According to presbytery documents, Bethany Korean Presbyterian Church was dismissed from the Presbyterian Church (USA) on April 20.

The congregation – comprised of 344 members – voted April 7 to be dismissed to ECO and agreed to settlement terms reached with the presbytery.

Located in Carrollton, a suburb of north Dallas, Bethany Korean sought dismissal to another Reformed body, and a Presbytery Ministry Team (PMT) was assigned to work with the congregation and its leadership.

Several meetings between the Bethany session and PMT revealed concerns that the church was losing members because of the passage of Amendment 10A, which deleted the explicit “fidelity/chastity” requirement from the constitutional ordination standard, and now allows the PCUSA to ordain gays, lesbians, bisexuals and transgender people as deacons, elders and pastors.

Session members also indicated a feeling that the PCUSA will redefine marriage beyond the union of a man and woman in the future, which further may have an impact on the church’s ability to keep or add new members.

Despite an explanation from the PMT regarding the historic Presbyterian principle of local congregations choosing whom they will ordain and call to ministry, and a presentation of the facts of the Book of Order changes regarding 10A, Bethany’s session remained firm in its stance.

Members of the PMT attempted to find a balance between protecting the interests of Bethany Korean and Grace Presbytery, as it outlined in a report to the presbytery that gave settlement terms.

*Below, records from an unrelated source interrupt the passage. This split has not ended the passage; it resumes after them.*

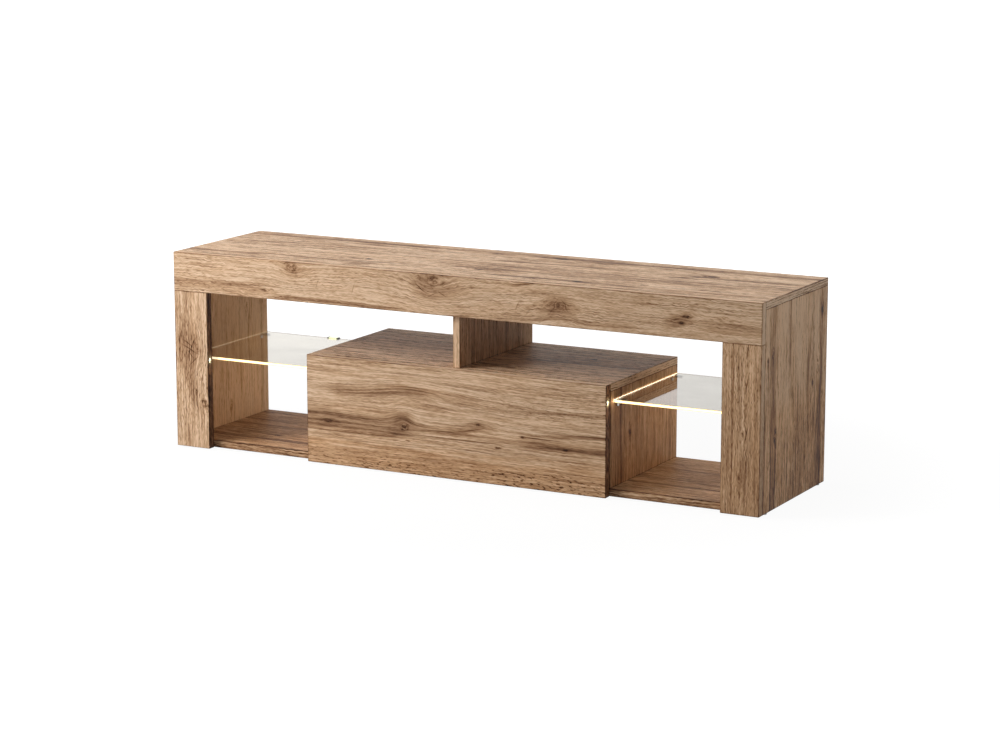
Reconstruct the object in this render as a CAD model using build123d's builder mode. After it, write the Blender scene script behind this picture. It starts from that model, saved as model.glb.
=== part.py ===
from build123d import *
from collections import namedtuple
from math import atan2, cos, hypot, pi, sin, sqrt
import os

os.makedirs("parts", exist_ok=True)

# The stand faces -Y, its length lies along X and it rests on z = 0. All sizes are in millimetres.

# ---- overall ----
width = 1400.0              # over the two side panels
depth = 352.0               # front faces to back edges
board_height = 436.0        # lower edges of the boards to the top surface
glide_height = 3.0          # floor to the lower edges of the boards

# ---- boards ----
carcass_board = 16.0        # top, sides, bottom, box and divider
front_board = 18.0          # apron, posts and flap
back_board = 3.0            # hardboard back of the box
arris = 0.8                 # rounding along every board edge

# ---- front frame ----
apron_height = 86.0
post_width = 85.0

# ---- box in the middle and its drop flap ----
box_width = 718.0           # over the partitions, and the flap's length
box_height = 237.0          # lower edges of the boards to the box's top surface
flap_gap = 3.5              # flap to the front edges of the box
groove_depth = 6.0          # groove that holds the back board
groove_inset = 10.0         # back edges of the boards to the back board
groove_play = 0.15          # each side of the back board
cable_hole_radius = 30.0

# ---- glass shelves ----
glass = 6.0
glass_top = 202.0           # above the lower edges of the boards
glass_setback = 15.0        # behind the front edges of the side panels
glass_back_margin = 3.0
glass_play = 1.0            # each side of a shelf
glass_arris = 0.7

# ---- glass shelf supports ----
support_front_inset = 35.0  # from the front edges of the side panels
support_back_inset = 28.0   # from the back edges
support_reach = 25.0        # tongue under the glass, from the wall
support_width = 10.0
support_thickness = 3.0
support_collar_radius = 5.0
support_collar = 2.5
support_pad = 1.0
support_pad_length = 16.0
support_pad_width = 8.0
support_pad_inset = 1.0     # from the tongue's tip
spigot_radius = 2.5
spigot_length = 8.0

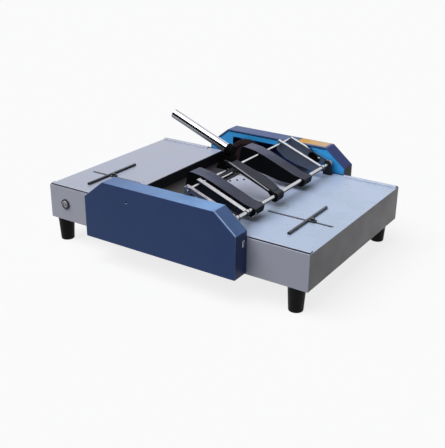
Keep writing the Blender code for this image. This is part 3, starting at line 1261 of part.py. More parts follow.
def build_inlet():
    """The mains inlet on the left table's far face: a flange, a deep mouth and three pins."""
    z = TABLE_HEIGHT - SWITCH_DROP
    face = HALF_DEPTH + FIT
    place = {"at": (SWITCH_X, face, z)}

    def centred(name, width, height, y, finish=None):
        return box(name, (-width / 2, width / 2), y, (-height / 2, height / 2), finish, **place)

    inlet = centred("mains_inlet", INLET_FLANGE_WIDTH, INLET_FLANGE_HEIGHT,
                    (0, INLET_FLANGE_THICKNESS), "black_plastic")
    soften(inlet, EDGE_ROUND)
    body = centred("inlet_body", INLET_BODY_WIDTH, INLET_BODY_HEIGHT,
                   (-INLET_BODY_LENGTH, INLET_FLANGE_THICKNESS / 2))
    mouth_floor = INLET_FLANGE_THICKNESS - INLET_MOUTH_DEPTH
    mouth = centred("inlet_mouth_cut", INLET_MOUTH_WIDTH, INLET_MOUTH_HEIGHT,
                    (mouth_floor, INLET_FLANGE_THICKNESS + OVERRUN))
    join(inlet, body)
    cut(inlet, mouth)
    pins = ((-INLET_PIN_PITCH, -INLET_LIVE_DROP), (0, INLET_EARTH_RISE), (INLET_PIN_PITCH, -INLET_LIVE_DROP))
    for index, (x, rise) in enumerate(pins):
        half_width = INLET_PIN_WIDTH / 2
        half_height = INLET_PIN_HEIGHT / 2
        pin = box("inlet_pin_" + str(index), (x - half_width, x + half_width),
                  (mouth_floor - INLET_PIN_WIDTH, mouth_floor + INLET_PIN_LENGTH),
                  (rise - half_height, rise + half_height), **place)
        join(inlet, pin)


clear_scene()
FINISHES = finishes()
build_feet()
build_base()
build_tables()
build_frames()
build_bed()
build_cover("near", -1)
build_cover("far", 1)
build_shaft()
build_press_frame()
build_stop("left_stop", -1, LEFT_STOP_X, LEFT_SLOT_Y, LEFT_STOP_MIDDLE_Y)
build_stop("right_stop", 1, RIGHT_STOP_X, RIGHT_SLOT_Y, RIGHT_STOP_MIDDLE_Y)
build_fold_unit()
build_switch()
build_inlet()
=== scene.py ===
# %% [markdown]
# # Dressing a booklet maker
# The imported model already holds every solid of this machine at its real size: two grey feed
# tables, a blue cover on each side, and a frame of stapler arms that a chrome lever swings down.
# This script gives each solid its real finish and soft edges, adds the small pieces that a solid
# model leaves out, and sets up a pale floor, soft light and a camera where the photographer stood.

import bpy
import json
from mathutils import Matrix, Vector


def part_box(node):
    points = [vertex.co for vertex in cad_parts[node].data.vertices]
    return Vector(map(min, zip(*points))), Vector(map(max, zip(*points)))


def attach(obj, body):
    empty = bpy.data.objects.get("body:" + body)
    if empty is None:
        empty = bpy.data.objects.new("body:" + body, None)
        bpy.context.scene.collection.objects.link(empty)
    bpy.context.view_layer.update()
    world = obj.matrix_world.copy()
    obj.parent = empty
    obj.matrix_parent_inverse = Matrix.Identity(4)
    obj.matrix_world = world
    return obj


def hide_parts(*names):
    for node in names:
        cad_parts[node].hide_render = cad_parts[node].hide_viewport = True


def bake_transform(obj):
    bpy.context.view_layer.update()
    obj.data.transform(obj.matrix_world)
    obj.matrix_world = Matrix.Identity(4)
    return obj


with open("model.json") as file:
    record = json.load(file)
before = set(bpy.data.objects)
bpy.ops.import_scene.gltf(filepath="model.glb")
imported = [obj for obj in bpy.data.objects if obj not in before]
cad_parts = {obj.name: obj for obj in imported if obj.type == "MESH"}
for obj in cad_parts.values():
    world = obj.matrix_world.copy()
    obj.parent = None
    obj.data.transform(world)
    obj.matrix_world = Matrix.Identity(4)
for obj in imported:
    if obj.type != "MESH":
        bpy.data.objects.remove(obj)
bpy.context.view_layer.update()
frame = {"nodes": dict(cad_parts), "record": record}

# %% [markdown]
# Every length below is written in millimetres, as on a workshop drawing, and multiplied by MM
# where Blender needs metres. X runs with the paper, the near side looks along minus Y, Z is up.

# %% Modules and units
import json
import math

import bmesh
import bpy
from mathutils import Matrix, Vector

MM = 0.001
RIGHT, FAR, UP = Vector((1, 0, 0)), Vector((0, 1, 0)), Vector((0, 0, 1))
NEAR = -FAR
print("Blender", bpy.app.version_string)

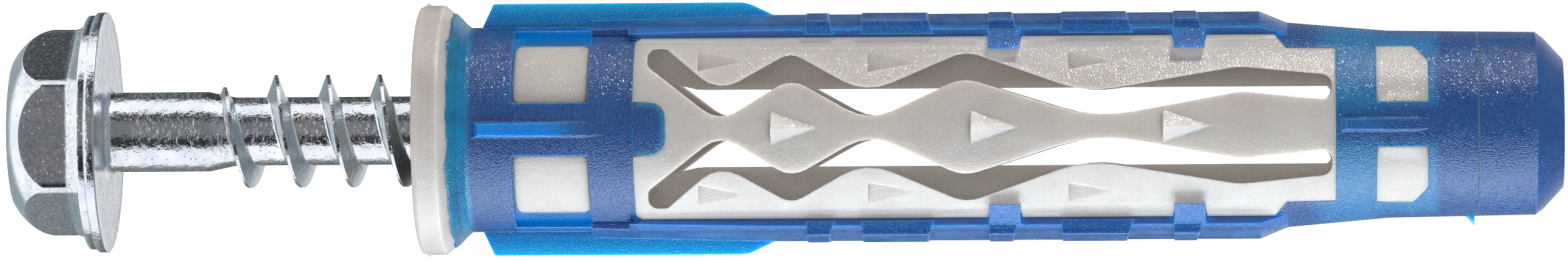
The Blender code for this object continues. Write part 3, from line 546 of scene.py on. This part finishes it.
class Tree:
    """Adds shader nodes to a tree and links them."""

    def __init__(self, tree):
        self.tree = tree

    def link(self, value, socket):
        """Put a constant on a socket, or link another socket to it."""
        if isinstance(value, bpy.types.NodeSocket):
            self.tree.links.new(value, socket)
        elif isinstance(value, (tuple, list)) and len(value) == 3 and socket.type == "RGBA":
            socket.default_value = (*value, 1.0)
        else:
            socket.default_value = value

    def add(self, kind, settings=(), **inputs):
        """Add a node with settings, and inputs by name or by number after i."""
        node = self.tree.nodes.new("ShaderNode" + kind)
        for key, value in dict(settings).items():
            setattr(node, key, value)
        for key, value in inputs.items():
            index = int(key[1:]) if key[0] == "i" and key[1:].isdigit() else key
            self.link(value, node.inputs[index])
        return node

    def maths(self, operation, first, second=0.0, clamp=False):
        """One Math node."""
        node = self.add("Math", {"operation": operation, "use_clamp": clamp},
                        i0=first, i1=second)
        return node.outputs[0]

    def times(self, first, *others):
        """The product of values."""
        for other in others:
            first = self.maths("MULTIPLY", first, other)
        return first

    def larger(self, first, second):
        """The larger of two values."""
        return self.maths("MAXIMUM", first, second)

    def away(self, value, place):
        """How far a value is from a place, on either side of it."""
        return self.maths("ABSOLUTE", self.maths("SUBTRACT", value, place))

    def ramp(self, value, low, high, out_low=0.0, out_high=1.0, kind="SMOOTHSTEP"):
        """A clamped step of value from low to high, smooth unless the kind is another."""
        node = self.add("MapRange", {"interpolation_type": kind}, Value=value)
        node.inputs["From Min"].default_value = low
        node.inputs["From Max"].default_value = high
        node.inputs["To Min"].default_value = out_low
        node.inputs["To Max"].default_value = out_high
        return node.outputs["Result"]

    def band(self, value, low, high, soft):
        """1 between low and high, with soft borders."""
        return self.times(self.ramp(value, low - soft, low + soft),
                          self.ramp(value, high + soft, high - soft))

    def cover(self, base, colour_over, *shares):
        """The base colour covered by another, by the product of the shares."""
        node = self.add("Mix", {"data_type": "RGBA"})
        self.link(self.times(*shares), node.inputs[0])
        self.link(base, node.inputs[6])
        self.link(colour_over, node.inputs[7])
        return node.outputs[2]


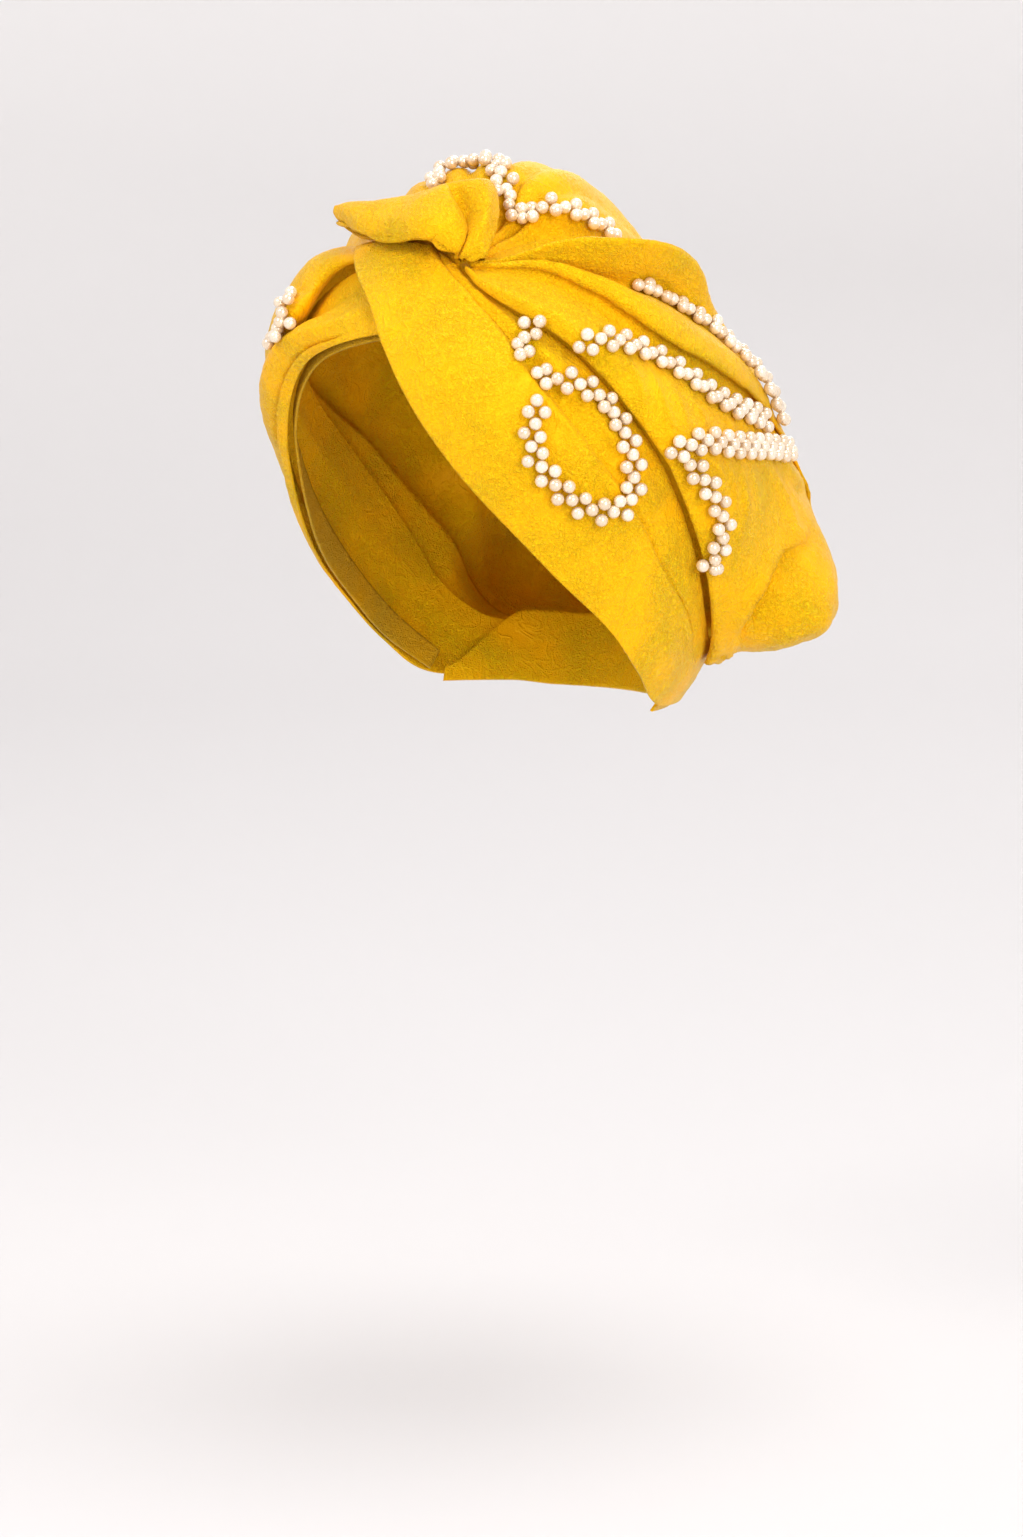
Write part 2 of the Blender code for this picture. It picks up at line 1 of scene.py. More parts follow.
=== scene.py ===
"""Turban head wrap: detailed cloth, pearls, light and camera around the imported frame.

Metres, +Z up; shapes are worked out in millimetres and scaled when a mesh is made.
The face looks along -Y and the wearer's left is +X.
"""

import math

import bmesh
import bpy
import numpy as np
from mathutils import Matrix, Vector, noise
from mathutils.bvhtree import BVHTree


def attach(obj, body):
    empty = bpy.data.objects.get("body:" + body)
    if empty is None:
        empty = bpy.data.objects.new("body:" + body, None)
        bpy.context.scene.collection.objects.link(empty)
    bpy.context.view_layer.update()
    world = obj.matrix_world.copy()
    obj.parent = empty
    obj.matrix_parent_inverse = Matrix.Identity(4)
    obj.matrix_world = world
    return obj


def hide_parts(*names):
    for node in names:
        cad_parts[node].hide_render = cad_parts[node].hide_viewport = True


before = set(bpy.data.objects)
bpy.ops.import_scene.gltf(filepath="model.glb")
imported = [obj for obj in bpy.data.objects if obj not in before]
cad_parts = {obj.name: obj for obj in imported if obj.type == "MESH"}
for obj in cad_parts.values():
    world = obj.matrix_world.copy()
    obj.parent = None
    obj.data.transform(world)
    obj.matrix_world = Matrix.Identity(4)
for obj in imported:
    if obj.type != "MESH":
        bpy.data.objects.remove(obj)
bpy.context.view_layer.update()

MM = 0.001

# Camera, in the photo's 1023 x 1537 frame
PHOTO_WIDTH = 1023
PHOTO_HEIGHT = 1537
SENSOR = 36.0
CAMERA_DISTANCE = 1.6
CAMERA_AZIMUTH = 50.0
CAMERA_ELEVATION = 4.0
PIXELS_PER_METRE = 2800.0
ORIGIN_PX = (525.0, 450.0)
FOCAL = PIXELS_PER_METRE * CAMERA_DISTANCE

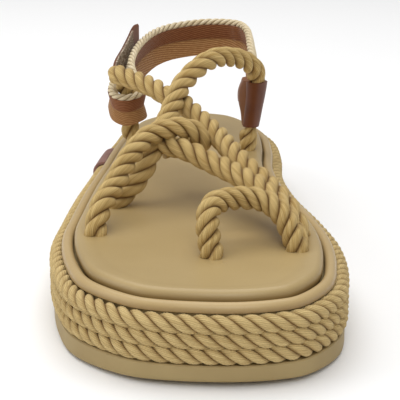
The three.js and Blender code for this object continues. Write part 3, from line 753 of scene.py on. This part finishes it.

That report indicated the terms would compensate “Grace Presbytery for past faithfulness and a desire to have resources to expand and support its future ministries, and Bethany Korean to avoid placing their congregation in financial peril as they move forward.”

Other factors that influenced financial negotiations between the parties were an understanding that Bethany Korean came to the PCUSA as an already functioning congregation and a comfortable estimate that there would be no minority members left interested in maintaining a congregation in the PCUSA.

According to the terms agreed to by both sides, Bethany Korean will pay $270,000 to Grace Presbytery for its financial interest in the property. A lump sum payment of $230,000 was made at the time of dismissal, with a sum of $10,000 to be paid annually for the next four years. If all conditions are met, the PMT plans to recommend at a future presbytery meeting that the payments of $10,000 be forgiven on an annual basis.

In addition to the financial compensation, Bethany Korean’s ordained staff had to provide letters of their acceptance into ECO along with a copy of the church’s formal request to join ECO and a letter of acceptance from that Reformed body. All session records of Bethany, including minutes and rolls, also had to be turned over to Grace Presbytery.

Bethany Korean is the first congregation in Grace Presbytery to be dismissed since the adoption of its Just and Gracious Dismissal Policy in September 2012.


Four dismissals from Great Rivers Presbytery

Great Rivers Presbytery in western Illinois dismissed two churches to the Evangelical Presbyterian Church (EPC) and two others to reconstitute themselves in late 2012 after working out settlement agreements with Discernment Teams that were approved by the presbytery.

First Presbyterian Church of Princeville, with a membership of 100, was dismissed after agreeing to pay $75,000, and Alexis Presbyterian Church (155 members) agreed to pay $338 semi-annually over 20 years for a total amount of $13,500.

Little Cedar Presbyterian Church and Elvaston Presbyterian Church both were dismissed to reconstitute themselves under Illinois state law. Little Cedar (96 members) was released effective Dec. 1 after paying $15,661, and Elvaston, with a membership of 103, was dismissed effective Dec. 15 after paying $9,960.

All four churches also were required to turn over church records to Great Rivers Presbytery.